* START Supplied records *
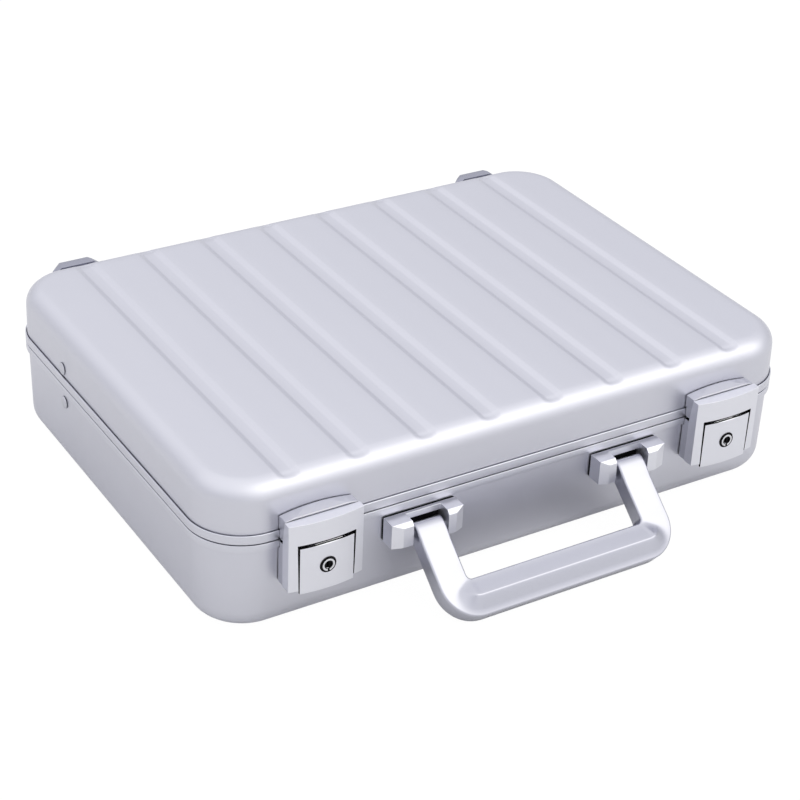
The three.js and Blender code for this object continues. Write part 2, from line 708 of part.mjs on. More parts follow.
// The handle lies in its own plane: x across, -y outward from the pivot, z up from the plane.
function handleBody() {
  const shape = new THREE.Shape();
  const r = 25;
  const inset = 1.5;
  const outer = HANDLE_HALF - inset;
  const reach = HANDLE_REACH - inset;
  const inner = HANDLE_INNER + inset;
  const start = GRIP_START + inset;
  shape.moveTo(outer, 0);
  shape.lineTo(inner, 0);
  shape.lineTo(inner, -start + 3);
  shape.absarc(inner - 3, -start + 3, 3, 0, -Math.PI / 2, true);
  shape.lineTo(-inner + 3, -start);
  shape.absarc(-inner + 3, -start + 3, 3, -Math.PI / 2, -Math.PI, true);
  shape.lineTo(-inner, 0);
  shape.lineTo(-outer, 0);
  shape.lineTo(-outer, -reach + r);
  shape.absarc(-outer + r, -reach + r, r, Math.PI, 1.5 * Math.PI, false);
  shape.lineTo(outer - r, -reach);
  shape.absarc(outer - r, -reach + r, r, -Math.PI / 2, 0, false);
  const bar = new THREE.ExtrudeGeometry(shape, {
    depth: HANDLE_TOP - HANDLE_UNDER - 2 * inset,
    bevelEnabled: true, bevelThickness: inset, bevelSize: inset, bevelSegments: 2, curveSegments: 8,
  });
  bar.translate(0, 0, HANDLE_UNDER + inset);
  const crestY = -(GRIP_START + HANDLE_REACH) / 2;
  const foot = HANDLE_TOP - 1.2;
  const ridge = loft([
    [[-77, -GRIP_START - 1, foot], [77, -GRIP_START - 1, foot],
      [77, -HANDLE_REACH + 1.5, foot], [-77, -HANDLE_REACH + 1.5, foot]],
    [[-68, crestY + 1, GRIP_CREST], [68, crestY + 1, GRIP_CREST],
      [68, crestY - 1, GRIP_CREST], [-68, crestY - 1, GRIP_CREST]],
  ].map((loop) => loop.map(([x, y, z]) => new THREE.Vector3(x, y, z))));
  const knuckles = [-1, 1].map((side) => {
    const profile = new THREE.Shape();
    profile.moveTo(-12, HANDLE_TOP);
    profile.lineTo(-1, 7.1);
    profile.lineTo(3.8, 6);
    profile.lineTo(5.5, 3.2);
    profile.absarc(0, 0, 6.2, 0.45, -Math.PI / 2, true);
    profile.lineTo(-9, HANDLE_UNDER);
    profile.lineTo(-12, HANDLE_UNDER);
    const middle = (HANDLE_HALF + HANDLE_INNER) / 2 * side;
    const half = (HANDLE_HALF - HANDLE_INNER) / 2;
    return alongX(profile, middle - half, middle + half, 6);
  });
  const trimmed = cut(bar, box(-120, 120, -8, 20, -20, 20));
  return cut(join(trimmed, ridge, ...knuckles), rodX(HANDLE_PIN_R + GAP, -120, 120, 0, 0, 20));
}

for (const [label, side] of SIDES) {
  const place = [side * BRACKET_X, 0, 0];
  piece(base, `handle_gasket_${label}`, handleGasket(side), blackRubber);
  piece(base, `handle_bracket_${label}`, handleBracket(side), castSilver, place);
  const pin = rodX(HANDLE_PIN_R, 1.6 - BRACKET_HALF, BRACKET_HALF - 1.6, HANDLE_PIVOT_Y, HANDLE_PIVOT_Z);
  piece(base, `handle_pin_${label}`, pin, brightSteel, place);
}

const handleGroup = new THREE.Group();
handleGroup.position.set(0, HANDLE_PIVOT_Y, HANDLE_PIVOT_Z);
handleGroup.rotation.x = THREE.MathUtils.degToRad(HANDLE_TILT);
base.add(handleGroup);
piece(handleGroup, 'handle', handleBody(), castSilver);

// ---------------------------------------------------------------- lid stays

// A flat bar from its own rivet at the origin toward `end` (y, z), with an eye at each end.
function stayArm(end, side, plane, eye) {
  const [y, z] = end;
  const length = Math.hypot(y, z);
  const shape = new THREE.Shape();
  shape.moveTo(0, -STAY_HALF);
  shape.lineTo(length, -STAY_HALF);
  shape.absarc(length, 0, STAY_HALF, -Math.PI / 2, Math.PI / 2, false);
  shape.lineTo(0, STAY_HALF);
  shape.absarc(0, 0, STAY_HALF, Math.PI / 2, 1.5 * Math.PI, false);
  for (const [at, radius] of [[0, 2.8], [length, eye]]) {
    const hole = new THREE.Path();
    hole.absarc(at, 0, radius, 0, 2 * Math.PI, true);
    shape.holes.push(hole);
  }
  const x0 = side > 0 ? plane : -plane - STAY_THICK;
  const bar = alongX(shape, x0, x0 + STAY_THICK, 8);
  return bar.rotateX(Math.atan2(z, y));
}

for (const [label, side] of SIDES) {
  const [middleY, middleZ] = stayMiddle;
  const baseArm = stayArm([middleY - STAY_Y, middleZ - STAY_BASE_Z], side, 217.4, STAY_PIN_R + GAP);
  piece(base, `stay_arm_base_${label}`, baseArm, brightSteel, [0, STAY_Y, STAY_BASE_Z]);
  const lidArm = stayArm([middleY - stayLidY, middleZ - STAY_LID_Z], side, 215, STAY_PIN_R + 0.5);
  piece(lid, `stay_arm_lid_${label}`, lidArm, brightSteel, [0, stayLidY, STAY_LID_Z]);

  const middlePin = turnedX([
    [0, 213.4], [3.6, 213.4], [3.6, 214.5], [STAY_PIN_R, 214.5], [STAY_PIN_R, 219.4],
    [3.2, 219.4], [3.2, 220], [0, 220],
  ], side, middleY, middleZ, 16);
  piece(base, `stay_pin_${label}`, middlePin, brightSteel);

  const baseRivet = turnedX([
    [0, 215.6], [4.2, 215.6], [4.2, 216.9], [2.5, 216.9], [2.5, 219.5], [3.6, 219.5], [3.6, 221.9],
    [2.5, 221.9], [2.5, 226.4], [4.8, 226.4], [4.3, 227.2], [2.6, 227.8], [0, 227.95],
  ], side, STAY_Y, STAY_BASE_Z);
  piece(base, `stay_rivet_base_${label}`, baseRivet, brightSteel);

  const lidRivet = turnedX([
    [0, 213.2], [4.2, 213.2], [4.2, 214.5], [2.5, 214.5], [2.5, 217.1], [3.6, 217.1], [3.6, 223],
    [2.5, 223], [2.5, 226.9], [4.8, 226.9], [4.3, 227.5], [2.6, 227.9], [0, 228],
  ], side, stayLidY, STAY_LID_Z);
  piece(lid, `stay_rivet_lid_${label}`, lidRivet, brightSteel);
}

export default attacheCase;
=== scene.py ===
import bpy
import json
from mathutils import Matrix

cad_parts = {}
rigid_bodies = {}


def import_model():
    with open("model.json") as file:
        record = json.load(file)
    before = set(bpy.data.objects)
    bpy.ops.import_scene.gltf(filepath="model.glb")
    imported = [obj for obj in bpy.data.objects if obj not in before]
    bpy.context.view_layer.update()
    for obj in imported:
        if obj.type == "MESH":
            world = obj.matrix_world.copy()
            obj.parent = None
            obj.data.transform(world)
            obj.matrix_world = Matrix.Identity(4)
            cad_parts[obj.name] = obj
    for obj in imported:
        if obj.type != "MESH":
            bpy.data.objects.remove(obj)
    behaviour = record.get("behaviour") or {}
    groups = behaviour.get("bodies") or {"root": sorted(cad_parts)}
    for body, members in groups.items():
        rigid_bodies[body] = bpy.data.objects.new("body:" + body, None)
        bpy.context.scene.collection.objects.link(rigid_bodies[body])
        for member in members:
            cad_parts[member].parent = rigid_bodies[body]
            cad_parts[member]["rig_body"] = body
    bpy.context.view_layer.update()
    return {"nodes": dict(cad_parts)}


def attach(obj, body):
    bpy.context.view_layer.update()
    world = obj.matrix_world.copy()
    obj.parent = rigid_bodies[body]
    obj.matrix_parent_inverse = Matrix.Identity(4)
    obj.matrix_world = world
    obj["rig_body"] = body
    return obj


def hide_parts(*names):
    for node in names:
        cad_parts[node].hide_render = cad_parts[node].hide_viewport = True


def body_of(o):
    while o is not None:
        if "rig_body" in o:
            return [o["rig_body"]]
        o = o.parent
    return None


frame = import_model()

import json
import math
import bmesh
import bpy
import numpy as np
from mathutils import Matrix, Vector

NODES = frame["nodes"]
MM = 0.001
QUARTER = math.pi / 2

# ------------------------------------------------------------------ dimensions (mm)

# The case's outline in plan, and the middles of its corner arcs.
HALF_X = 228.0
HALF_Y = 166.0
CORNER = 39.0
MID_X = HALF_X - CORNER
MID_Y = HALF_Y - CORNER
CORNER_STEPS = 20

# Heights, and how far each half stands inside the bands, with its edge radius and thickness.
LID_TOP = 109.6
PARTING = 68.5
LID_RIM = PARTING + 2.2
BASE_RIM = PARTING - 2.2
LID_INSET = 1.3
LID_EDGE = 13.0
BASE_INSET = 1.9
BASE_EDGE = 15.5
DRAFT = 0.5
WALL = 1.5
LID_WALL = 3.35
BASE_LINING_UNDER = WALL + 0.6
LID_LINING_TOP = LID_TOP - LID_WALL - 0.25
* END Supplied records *
* START Supplied records *
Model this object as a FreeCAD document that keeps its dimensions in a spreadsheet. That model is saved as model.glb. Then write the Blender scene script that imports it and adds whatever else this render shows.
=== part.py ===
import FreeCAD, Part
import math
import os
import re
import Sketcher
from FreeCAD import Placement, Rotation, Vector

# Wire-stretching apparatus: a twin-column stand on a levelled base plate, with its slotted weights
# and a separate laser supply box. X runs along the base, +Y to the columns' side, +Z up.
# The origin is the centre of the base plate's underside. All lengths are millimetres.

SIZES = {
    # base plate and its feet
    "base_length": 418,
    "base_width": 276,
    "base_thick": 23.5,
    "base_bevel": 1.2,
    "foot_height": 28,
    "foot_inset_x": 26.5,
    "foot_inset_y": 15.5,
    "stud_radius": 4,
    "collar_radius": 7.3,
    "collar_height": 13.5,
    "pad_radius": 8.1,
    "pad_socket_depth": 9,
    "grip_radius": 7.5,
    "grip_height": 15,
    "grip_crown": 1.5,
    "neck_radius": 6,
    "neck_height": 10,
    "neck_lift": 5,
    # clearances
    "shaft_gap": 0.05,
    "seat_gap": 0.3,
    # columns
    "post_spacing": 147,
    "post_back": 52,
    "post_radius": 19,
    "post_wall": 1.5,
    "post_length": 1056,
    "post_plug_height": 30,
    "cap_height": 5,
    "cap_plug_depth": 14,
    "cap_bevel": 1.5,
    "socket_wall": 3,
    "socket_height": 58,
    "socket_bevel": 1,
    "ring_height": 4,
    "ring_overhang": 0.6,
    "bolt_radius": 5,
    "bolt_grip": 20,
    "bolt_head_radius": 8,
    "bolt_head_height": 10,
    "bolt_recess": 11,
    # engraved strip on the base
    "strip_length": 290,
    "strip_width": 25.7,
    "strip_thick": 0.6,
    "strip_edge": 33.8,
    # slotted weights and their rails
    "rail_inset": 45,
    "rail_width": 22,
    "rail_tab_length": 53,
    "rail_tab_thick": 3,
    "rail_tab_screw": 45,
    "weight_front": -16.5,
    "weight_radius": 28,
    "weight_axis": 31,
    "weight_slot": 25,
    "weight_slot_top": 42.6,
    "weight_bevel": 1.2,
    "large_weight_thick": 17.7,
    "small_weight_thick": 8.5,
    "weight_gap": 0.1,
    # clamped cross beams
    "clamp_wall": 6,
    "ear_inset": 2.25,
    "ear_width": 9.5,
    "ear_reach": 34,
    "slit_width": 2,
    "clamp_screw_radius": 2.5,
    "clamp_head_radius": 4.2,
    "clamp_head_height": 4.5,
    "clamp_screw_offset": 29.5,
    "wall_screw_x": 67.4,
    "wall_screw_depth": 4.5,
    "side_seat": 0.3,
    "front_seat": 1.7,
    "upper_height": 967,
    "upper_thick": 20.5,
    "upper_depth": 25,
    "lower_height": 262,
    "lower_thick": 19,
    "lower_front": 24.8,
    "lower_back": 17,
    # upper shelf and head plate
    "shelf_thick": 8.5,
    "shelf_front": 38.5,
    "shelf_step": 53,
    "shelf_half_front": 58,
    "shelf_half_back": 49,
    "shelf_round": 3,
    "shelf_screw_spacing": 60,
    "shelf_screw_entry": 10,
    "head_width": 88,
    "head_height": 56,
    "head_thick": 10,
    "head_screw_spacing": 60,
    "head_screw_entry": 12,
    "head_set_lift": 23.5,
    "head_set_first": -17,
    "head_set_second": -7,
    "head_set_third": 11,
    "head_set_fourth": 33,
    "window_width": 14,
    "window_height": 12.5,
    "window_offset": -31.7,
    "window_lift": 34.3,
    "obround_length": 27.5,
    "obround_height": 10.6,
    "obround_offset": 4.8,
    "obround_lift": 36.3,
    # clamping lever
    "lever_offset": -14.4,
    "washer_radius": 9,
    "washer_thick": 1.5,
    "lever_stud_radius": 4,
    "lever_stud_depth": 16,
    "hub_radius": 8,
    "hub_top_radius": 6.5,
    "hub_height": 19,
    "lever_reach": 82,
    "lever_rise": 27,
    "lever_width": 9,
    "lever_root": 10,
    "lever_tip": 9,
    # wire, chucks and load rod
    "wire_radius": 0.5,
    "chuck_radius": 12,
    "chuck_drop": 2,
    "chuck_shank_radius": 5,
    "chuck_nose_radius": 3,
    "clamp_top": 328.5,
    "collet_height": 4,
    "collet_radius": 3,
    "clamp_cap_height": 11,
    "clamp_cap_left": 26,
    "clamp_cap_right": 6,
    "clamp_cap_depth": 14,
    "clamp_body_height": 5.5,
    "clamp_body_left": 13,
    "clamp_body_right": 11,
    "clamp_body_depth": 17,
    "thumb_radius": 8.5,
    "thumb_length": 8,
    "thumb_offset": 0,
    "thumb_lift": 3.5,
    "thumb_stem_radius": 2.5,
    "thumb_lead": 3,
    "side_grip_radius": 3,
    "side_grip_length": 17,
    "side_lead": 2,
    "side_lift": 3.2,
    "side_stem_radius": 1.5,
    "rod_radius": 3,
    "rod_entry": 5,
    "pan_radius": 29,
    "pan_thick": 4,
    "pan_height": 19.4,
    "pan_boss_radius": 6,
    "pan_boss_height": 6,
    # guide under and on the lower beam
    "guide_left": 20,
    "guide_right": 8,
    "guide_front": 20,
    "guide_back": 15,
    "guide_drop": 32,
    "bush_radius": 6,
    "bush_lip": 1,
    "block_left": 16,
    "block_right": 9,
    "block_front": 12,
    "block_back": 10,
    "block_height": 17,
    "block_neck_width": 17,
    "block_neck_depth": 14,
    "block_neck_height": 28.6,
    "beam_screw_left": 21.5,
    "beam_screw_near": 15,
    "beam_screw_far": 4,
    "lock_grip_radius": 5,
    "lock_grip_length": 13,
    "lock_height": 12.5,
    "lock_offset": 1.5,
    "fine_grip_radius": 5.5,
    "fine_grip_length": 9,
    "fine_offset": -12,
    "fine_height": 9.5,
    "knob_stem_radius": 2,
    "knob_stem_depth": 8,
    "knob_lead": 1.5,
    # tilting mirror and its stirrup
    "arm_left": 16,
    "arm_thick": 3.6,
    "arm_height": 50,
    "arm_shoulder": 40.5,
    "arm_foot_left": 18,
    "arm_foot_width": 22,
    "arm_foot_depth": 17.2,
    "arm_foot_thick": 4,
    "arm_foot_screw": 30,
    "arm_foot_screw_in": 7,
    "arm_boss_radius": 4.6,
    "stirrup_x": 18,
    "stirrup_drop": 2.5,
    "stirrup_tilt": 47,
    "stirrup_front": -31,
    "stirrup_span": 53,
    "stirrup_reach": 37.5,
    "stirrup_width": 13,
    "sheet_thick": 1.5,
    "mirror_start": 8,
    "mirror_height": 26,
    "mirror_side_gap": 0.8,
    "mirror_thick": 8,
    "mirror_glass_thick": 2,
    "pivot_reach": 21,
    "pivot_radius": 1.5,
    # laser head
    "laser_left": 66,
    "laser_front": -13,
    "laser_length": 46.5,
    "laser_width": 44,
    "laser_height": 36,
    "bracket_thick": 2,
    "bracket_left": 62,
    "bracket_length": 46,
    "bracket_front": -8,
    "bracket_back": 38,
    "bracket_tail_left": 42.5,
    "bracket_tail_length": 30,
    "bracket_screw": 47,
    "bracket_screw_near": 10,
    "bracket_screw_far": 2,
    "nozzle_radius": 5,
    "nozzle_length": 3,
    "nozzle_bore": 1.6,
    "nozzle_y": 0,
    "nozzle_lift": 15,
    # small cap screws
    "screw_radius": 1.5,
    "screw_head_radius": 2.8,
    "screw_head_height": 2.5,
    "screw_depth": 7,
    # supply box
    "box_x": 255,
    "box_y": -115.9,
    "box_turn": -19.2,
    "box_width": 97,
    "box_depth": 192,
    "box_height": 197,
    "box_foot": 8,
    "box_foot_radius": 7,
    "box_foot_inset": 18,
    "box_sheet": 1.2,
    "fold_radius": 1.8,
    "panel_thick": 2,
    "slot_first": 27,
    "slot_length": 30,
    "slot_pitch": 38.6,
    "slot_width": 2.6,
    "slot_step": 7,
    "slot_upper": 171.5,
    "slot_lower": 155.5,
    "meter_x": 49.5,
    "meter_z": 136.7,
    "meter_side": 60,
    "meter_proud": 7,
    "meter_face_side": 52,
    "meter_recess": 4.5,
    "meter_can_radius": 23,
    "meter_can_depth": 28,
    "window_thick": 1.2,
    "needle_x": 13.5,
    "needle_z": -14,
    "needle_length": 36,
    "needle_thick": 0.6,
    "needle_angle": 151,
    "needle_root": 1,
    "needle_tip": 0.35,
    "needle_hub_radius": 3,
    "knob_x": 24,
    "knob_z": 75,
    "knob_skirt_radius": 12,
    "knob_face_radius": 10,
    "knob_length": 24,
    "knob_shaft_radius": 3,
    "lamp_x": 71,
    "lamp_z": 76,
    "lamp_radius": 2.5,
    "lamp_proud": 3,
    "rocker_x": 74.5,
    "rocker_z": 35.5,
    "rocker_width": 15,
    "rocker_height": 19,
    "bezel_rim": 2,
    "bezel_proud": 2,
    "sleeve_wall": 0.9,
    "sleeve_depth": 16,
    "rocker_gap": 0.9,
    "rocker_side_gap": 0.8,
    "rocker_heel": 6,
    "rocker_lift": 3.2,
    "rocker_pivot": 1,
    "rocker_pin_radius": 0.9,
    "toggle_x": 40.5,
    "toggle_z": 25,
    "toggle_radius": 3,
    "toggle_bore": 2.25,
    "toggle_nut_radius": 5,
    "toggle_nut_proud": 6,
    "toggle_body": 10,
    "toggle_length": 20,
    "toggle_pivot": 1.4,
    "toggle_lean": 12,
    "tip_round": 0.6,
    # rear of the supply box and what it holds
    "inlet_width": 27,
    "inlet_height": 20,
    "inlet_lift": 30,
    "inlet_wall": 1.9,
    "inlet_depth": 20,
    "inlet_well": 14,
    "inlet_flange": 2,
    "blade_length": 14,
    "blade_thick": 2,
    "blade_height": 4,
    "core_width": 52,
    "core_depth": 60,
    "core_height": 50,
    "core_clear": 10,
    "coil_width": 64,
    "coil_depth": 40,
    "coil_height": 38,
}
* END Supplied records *
# [Given request]
Extract exactly and only these lines: the line containing "[0, stayLidY, STAY_LID_Z]);", the line containing "bpy.data.objects.remove(obj)", and every line between them.

# [Solution to this exercise]
  piece(lid, `stay_arm_lid_${label}`, lidArm, brightSteel, [0, stayLidY, STAY_LID_Z]);

  const middlePin = turnedX([
    [0, 213.4], [3.6, 213.4], [3.6, 214.5], [STAY_PIN_R, 214.5], [STAY_PIN_R, 219.4],
    [3.2, 219.4], [3.2, 220], [0, 220],
  ], side, middleY, middleZ, 16);
  piece(base, `stay_pin_${label}`, middlePin, brightSteel);

  const baseRivet = turnedX([
    [0, 215.6], [4.2, 215.6], [4.2, 216.9], [2.5, 216.9], [2.5, 219.5], [3.6, 219.5], [3.6, 221.9],
    [2.5, 221.9], [2.5, 226.4], [4.8, 226.4], [4.3, 227.2], [2.6, 227.8], [0, 227.95],
  ], side, STAY_Y, STAY_BASE_Z);
  piece(base, `stay_rivet_base_${label}`, baseRivet, brightSteel);

  const lidRivet = turnedX([
    [0, 213.2], [4.2, 213.2], [4.2, 214.5], [2.5, 214.5], [2.5, 217.1], [3.6, 217.1], [3.6, 223],
    [2.5, 223], [2.5, 226.9], [4.8, 226.9], [4.3, 227.5], [2.6, 227.9], [0, 228],
  ], side, stayLidY, STAY_LID_Z);
  piece(lid, `stay_rivet_lid_${label}`, lidRivet, brightSteel);
}

export default attacheCase;
=== scene.py ===
import bpy
import json
from mathutils import Matrix

cad_parts = {}
rigid_bodies = {}


def import_model():
    with open("model.json") as file:
        record = json.load(file)
    before = set(bpy.data.objects)
    bpy.ops.import_scene.gltf(filepath="model.glb")
    imported = [obj for obj in bpy.data.objects if obj not in before]
    bpy.context.view_layer.update()
    for obj in imported:
        if obj.type == "MESH":
            world = obj.matrix_world.copy()
            obj.parent = None
            obj.data.transform(world)
            obj.matrix_world = Matrix.Identity(4)
            cad_parts[obj.name] = obj
    for obj in imported:
        if obj.type != "MESH":
            bpy.data.objects.remove(obj)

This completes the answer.